EXERCISE - State only how many lines contain the string "with".

PROVIDED DATA -
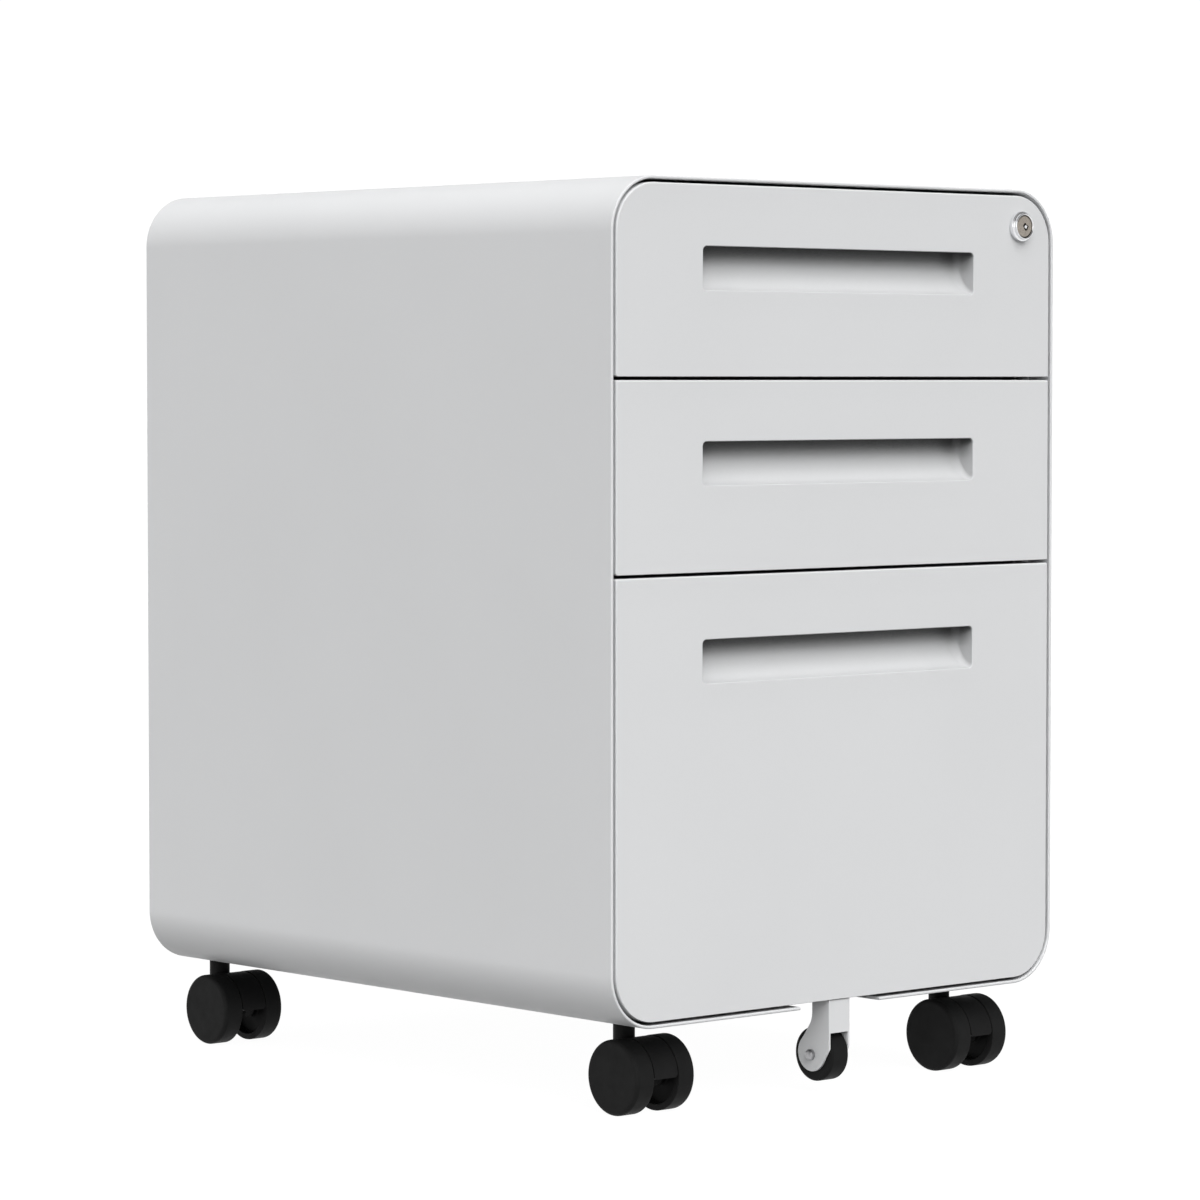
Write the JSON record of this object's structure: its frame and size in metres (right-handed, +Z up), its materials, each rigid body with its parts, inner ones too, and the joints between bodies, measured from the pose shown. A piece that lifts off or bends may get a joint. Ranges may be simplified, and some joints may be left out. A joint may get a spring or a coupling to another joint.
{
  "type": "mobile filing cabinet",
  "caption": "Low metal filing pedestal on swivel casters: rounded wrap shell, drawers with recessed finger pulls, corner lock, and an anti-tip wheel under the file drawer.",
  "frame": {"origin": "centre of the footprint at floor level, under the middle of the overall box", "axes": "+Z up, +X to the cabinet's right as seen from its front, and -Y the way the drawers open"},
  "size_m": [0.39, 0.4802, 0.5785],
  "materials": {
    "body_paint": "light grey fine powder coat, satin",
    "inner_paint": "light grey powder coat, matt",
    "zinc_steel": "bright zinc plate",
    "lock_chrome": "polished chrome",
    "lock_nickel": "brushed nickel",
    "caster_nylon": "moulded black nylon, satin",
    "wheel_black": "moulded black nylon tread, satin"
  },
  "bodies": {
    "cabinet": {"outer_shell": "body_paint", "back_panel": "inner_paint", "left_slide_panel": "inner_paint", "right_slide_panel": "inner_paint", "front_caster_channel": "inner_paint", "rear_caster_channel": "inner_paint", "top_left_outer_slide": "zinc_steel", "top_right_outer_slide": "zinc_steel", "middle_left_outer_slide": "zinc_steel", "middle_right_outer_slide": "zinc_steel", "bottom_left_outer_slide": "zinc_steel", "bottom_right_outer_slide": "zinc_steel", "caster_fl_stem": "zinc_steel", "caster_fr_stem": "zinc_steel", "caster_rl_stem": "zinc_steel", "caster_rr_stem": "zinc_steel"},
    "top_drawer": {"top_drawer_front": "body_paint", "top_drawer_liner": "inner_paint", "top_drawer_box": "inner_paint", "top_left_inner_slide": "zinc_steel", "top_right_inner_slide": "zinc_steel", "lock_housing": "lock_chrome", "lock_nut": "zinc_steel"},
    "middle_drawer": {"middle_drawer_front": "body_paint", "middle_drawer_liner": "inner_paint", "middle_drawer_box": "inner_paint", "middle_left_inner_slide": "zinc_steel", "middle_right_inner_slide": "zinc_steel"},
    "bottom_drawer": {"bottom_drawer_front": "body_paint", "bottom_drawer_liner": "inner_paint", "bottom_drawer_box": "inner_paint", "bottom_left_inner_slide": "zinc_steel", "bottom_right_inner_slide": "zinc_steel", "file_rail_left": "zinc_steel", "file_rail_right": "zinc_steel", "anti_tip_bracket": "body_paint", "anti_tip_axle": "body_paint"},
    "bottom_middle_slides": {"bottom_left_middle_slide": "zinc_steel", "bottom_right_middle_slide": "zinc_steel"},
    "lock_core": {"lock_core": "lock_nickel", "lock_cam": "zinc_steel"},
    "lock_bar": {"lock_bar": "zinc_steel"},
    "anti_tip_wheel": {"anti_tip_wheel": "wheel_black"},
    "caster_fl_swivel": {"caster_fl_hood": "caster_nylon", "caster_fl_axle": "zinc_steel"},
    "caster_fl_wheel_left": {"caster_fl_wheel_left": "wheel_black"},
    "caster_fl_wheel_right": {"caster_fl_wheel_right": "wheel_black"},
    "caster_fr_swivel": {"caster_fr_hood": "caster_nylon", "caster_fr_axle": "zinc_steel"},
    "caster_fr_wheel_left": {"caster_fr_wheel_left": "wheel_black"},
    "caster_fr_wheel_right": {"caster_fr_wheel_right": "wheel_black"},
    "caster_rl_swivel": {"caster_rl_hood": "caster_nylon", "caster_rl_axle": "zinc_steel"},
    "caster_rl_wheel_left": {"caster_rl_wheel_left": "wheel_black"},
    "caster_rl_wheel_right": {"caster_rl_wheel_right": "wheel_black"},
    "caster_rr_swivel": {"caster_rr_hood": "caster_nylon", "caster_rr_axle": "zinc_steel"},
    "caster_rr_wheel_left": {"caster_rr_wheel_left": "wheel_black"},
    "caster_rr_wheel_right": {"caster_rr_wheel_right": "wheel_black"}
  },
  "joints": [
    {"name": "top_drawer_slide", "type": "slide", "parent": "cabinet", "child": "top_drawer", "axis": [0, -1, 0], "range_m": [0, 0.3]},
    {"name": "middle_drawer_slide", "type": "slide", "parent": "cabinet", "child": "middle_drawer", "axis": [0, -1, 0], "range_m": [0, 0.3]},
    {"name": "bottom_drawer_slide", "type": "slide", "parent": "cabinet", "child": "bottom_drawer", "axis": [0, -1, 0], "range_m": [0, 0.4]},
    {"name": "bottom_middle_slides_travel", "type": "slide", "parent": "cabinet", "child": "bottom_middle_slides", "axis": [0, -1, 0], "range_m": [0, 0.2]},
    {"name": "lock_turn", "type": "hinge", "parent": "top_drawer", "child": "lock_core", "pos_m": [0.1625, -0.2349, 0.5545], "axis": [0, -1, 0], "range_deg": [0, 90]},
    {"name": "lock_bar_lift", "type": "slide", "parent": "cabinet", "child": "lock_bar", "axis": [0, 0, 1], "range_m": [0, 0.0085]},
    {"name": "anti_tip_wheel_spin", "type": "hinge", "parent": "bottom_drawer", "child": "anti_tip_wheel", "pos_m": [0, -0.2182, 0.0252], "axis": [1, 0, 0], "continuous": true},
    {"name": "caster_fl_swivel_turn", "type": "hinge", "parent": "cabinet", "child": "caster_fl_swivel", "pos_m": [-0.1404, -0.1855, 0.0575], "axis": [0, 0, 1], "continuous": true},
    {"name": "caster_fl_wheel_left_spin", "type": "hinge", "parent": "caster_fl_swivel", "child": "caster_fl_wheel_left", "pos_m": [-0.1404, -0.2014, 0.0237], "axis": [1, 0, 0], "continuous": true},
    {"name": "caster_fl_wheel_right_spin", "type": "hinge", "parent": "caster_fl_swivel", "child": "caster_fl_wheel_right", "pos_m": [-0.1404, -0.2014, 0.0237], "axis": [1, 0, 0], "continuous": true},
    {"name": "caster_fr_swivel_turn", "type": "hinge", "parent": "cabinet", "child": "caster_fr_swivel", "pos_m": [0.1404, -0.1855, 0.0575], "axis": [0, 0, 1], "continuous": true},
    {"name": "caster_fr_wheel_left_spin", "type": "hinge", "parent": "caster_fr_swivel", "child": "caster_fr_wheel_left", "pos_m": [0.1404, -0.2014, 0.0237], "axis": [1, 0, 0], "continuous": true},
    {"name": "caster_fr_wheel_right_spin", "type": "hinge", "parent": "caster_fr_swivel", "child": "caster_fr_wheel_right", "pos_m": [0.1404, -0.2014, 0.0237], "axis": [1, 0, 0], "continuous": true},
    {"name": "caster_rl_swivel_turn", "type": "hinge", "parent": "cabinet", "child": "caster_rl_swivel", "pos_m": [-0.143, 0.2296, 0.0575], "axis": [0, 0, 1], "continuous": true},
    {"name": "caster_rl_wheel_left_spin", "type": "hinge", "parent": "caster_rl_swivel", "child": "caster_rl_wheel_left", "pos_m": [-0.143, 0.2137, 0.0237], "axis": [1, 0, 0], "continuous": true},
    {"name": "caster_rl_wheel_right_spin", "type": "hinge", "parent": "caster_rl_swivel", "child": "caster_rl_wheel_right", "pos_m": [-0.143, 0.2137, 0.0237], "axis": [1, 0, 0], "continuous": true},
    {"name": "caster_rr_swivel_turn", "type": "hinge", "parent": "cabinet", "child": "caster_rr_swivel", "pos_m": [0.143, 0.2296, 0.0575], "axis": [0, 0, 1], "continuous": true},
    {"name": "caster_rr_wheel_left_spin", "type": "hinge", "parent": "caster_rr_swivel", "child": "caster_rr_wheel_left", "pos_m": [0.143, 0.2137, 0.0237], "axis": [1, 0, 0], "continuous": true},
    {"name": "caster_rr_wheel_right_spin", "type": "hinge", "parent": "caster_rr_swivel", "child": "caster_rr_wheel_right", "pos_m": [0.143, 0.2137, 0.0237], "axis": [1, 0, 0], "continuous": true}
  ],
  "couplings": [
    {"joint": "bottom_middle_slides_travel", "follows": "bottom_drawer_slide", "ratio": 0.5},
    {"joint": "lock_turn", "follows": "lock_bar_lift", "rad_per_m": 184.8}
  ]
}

WORKED SOLUTION - 2